Records that describe objects
+-------+

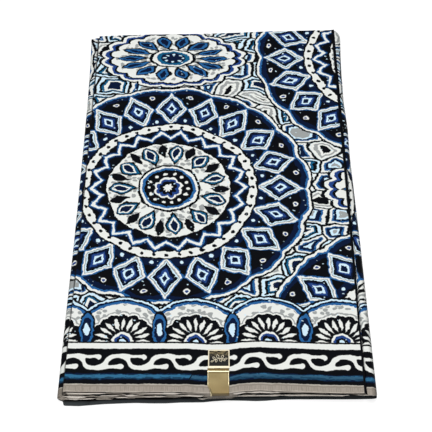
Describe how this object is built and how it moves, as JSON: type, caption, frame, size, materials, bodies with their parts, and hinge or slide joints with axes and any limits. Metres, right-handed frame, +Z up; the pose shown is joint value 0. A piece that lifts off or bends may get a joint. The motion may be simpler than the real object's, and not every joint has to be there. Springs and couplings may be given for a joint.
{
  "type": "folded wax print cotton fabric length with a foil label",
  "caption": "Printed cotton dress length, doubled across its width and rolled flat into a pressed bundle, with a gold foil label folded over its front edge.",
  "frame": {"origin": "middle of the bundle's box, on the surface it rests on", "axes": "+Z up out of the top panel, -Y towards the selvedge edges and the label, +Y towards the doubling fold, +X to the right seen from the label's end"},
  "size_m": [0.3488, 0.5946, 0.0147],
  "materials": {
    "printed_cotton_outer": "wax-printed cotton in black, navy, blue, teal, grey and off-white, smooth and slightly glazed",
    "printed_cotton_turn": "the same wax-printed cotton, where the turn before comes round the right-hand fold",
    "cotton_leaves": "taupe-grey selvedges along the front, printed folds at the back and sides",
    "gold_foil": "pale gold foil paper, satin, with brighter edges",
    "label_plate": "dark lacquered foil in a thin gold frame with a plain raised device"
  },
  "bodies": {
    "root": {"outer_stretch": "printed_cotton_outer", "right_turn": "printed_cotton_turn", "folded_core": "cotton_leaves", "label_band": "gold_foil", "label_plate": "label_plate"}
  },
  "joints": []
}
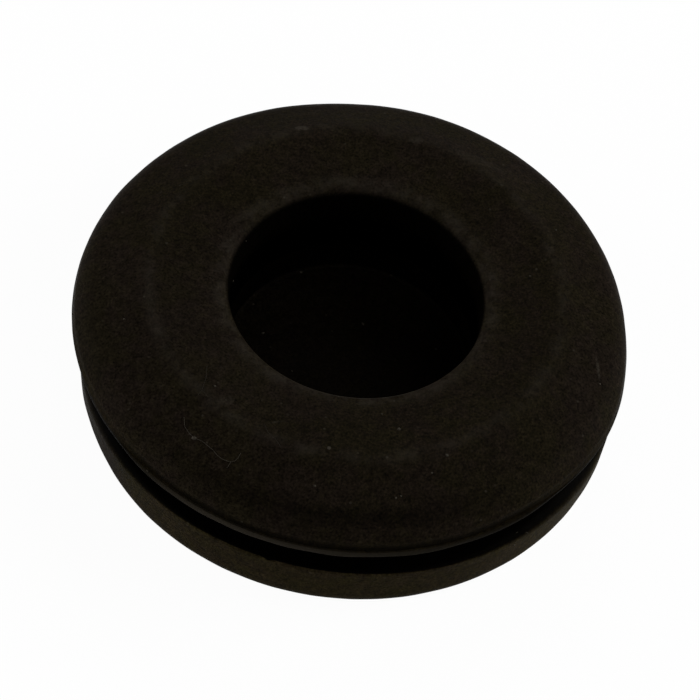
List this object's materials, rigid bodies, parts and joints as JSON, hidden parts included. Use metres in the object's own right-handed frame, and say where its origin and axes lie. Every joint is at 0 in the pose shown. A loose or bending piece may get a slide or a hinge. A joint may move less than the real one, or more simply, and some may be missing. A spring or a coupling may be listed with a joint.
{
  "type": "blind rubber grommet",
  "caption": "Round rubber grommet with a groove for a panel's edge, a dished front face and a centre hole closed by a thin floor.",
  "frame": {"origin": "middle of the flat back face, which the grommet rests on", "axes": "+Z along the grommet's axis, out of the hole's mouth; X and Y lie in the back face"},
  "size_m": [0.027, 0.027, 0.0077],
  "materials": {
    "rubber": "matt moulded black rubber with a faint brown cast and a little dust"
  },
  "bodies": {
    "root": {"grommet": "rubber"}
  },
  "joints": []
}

+-------+

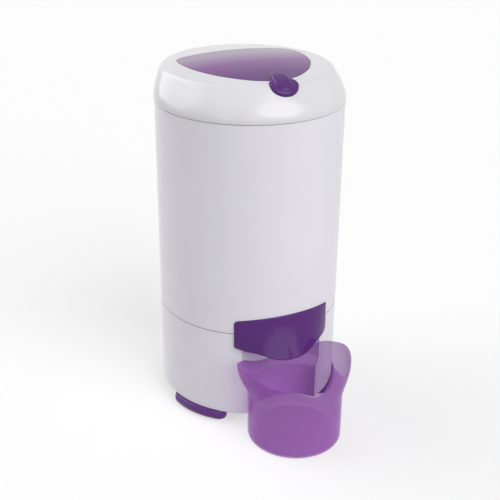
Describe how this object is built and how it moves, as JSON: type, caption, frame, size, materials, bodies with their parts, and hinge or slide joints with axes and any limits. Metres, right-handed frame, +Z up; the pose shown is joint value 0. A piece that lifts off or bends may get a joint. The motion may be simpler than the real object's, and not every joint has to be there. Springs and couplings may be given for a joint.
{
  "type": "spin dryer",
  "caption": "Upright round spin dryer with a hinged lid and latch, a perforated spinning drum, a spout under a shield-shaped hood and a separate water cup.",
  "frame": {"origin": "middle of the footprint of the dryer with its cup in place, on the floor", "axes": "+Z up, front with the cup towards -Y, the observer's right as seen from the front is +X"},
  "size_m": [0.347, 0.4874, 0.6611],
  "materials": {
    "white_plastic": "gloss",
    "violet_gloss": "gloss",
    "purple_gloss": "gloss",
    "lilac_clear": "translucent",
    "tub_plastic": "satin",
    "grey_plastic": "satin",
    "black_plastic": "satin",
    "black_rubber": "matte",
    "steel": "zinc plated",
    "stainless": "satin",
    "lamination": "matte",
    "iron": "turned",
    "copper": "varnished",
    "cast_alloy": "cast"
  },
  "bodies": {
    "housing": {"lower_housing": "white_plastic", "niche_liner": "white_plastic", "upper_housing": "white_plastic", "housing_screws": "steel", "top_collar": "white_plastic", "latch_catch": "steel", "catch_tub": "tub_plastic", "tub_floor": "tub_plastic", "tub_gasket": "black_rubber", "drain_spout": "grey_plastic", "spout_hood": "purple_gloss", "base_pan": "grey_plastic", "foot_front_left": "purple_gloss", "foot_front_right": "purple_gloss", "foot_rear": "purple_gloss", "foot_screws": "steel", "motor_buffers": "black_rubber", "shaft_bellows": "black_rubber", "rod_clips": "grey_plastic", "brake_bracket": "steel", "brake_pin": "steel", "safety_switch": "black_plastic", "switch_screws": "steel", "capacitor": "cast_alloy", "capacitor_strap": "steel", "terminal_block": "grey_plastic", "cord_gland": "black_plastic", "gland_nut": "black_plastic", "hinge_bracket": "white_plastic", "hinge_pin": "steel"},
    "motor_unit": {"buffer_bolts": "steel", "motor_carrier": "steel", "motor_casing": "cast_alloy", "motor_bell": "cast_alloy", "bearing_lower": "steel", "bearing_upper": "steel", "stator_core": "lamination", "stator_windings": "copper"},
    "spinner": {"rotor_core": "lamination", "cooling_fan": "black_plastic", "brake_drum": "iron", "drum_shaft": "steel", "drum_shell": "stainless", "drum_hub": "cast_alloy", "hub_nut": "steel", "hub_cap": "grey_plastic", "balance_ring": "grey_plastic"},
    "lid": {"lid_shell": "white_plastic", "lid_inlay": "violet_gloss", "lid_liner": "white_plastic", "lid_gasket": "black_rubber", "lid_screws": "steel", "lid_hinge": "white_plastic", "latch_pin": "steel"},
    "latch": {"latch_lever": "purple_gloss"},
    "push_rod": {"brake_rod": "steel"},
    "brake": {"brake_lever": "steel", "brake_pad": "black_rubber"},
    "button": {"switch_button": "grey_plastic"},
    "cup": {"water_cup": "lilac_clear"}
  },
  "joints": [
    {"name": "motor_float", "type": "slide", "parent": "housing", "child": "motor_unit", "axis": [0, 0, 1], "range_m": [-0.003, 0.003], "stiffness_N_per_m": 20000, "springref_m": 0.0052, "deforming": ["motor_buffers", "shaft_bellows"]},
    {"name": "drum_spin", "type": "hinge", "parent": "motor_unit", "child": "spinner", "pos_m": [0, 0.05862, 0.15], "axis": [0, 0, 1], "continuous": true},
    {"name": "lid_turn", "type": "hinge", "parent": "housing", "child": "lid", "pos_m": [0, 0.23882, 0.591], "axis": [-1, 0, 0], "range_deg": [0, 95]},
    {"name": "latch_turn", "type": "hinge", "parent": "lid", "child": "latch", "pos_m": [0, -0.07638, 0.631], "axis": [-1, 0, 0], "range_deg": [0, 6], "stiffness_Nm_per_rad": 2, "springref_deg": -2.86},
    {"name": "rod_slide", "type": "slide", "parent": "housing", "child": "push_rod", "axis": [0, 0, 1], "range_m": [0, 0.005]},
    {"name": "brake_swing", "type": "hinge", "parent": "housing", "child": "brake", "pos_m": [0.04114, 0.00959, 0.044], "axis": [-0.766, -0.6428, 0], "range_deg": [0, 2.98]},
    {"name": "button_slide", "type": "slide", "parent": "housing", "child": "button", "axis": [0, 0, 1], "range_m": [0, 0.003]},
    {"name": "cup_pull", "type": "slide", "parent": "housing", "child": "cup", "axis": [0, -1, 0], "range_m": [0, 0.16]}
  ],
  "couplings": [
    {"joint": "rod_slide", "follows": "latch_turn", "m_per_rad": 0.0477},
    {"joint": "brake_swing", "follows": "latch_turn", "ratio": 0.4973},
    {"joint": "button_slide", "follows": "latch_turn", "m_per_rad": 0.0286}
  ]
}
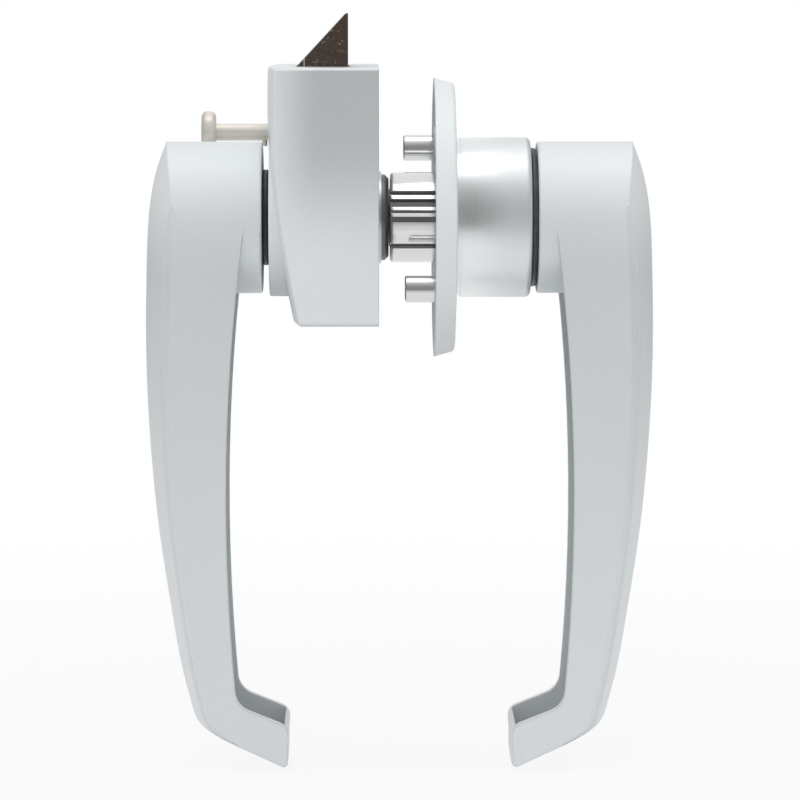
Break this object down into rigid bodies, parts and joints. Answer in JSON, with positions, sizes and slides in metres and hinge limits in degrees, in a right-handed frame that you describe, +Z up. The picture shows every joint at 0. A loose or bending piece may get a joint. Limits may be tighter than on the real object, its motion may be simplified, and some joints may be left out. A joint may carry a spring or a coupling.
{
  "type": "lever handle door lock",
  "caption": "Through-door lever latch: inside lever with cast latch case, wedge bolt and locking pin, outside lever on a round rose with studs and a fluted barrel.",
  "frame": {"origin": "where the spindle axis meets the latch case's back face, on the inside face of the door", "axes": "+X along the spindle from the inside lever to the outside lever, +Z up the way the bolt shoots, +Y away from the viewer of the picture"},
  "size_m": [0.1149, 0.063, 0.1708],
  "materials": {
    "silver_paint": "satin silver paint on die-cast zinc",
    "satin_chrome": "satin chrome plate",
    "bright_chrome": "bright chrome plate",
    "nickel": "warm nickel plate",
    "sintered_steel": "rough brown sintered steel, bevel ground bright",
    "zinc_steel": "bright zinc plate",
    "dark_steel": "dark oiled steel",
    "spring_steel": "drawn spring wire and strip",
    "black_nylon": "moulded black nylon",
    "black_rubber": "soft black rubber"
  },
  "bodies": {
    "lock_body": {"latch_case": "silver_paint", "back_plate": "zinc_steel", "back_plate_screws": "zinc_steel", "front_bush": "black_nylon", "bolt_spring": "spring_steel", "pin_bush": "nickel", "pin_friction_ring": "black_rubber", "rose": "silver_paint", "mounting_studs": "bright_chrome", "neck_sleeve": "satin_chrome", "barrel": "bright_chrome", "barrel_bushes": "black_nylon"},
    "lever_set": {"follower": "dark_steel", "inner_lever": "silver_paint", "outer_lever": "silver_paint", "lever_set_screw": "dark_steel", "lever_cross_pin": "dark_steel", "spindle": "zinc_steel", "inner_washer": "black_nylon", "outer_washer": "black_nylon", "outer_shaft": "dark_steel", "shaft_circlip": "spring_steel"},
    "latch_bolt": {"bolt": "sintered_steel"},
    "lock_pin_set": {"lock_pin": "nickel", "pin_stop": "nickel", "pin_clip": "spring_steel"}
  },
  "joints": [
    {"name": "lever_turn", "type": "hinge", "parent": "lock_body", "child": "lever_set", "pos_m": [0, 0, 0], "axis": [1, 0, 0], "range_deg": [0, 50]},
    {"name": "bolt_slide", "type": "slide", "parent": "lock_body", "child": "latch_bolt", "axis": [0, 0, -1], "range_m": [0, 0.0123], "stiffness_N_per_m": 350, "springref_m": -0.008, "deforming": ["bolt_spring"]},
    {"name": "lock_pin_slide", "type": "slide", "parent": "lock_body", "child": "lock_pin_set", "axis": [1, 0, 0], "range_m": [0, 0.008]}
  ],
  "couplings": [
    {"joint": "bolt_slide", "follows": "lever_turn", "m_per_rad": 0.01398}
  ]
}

+-------+

→ Work to be completed
Using the records above, list each line that includes "parts".

→ Correct response
Describe how this object is built and how it moves, as JSON: type, caption, frame, size, materials, bodies with their parts, and hinge or slide joints with axes and any limits. Metres, right-handed frame, +Z up; the pose shown is joint value 0. A piece that lifts off or bends may get a joint. The motion may be simpler than the real object's, and not every joint has to be there. Springs and couplings may be given for a joint.
List this object's materials, rigid bodies, parts and joints as JSON, hidden parts included. Use metres in the object's own right-handed frame, and say where its origin and axes lie. Every joint is at 0 in the pose shown. A loose or bending piece may get a slide or a hinge. A joint may move less than the real one, or more simply, and some may be missing. A spring or a coupling may be listed with a joint.
Describe how this object is built and how it moves, as JSON: type, caption, frame, size, materials, bodies with their parts, and hinge or slide joints with axes and any limits. Metres, right-handed frame, +Z up; the pose shown is joint value 0. A piece that lifts off or bends may get a joint. The motion may be simpler than the real object's, and not every joint has to be there. Springs and couplings may be given for a joint.
Break this object down into rigid bodies, parts and joints. Answer in JSON, with positions, sizes and slides in metres and hinge limits in degrees, in a right-handed frame that you describe, +Z up. The picture shows every joint at 0. A loose or bending piece may get a joint. Limits may be tighter than on the real object, its motion may be simplified, and some joints may be left out. A joint may carry a spring or a coupling.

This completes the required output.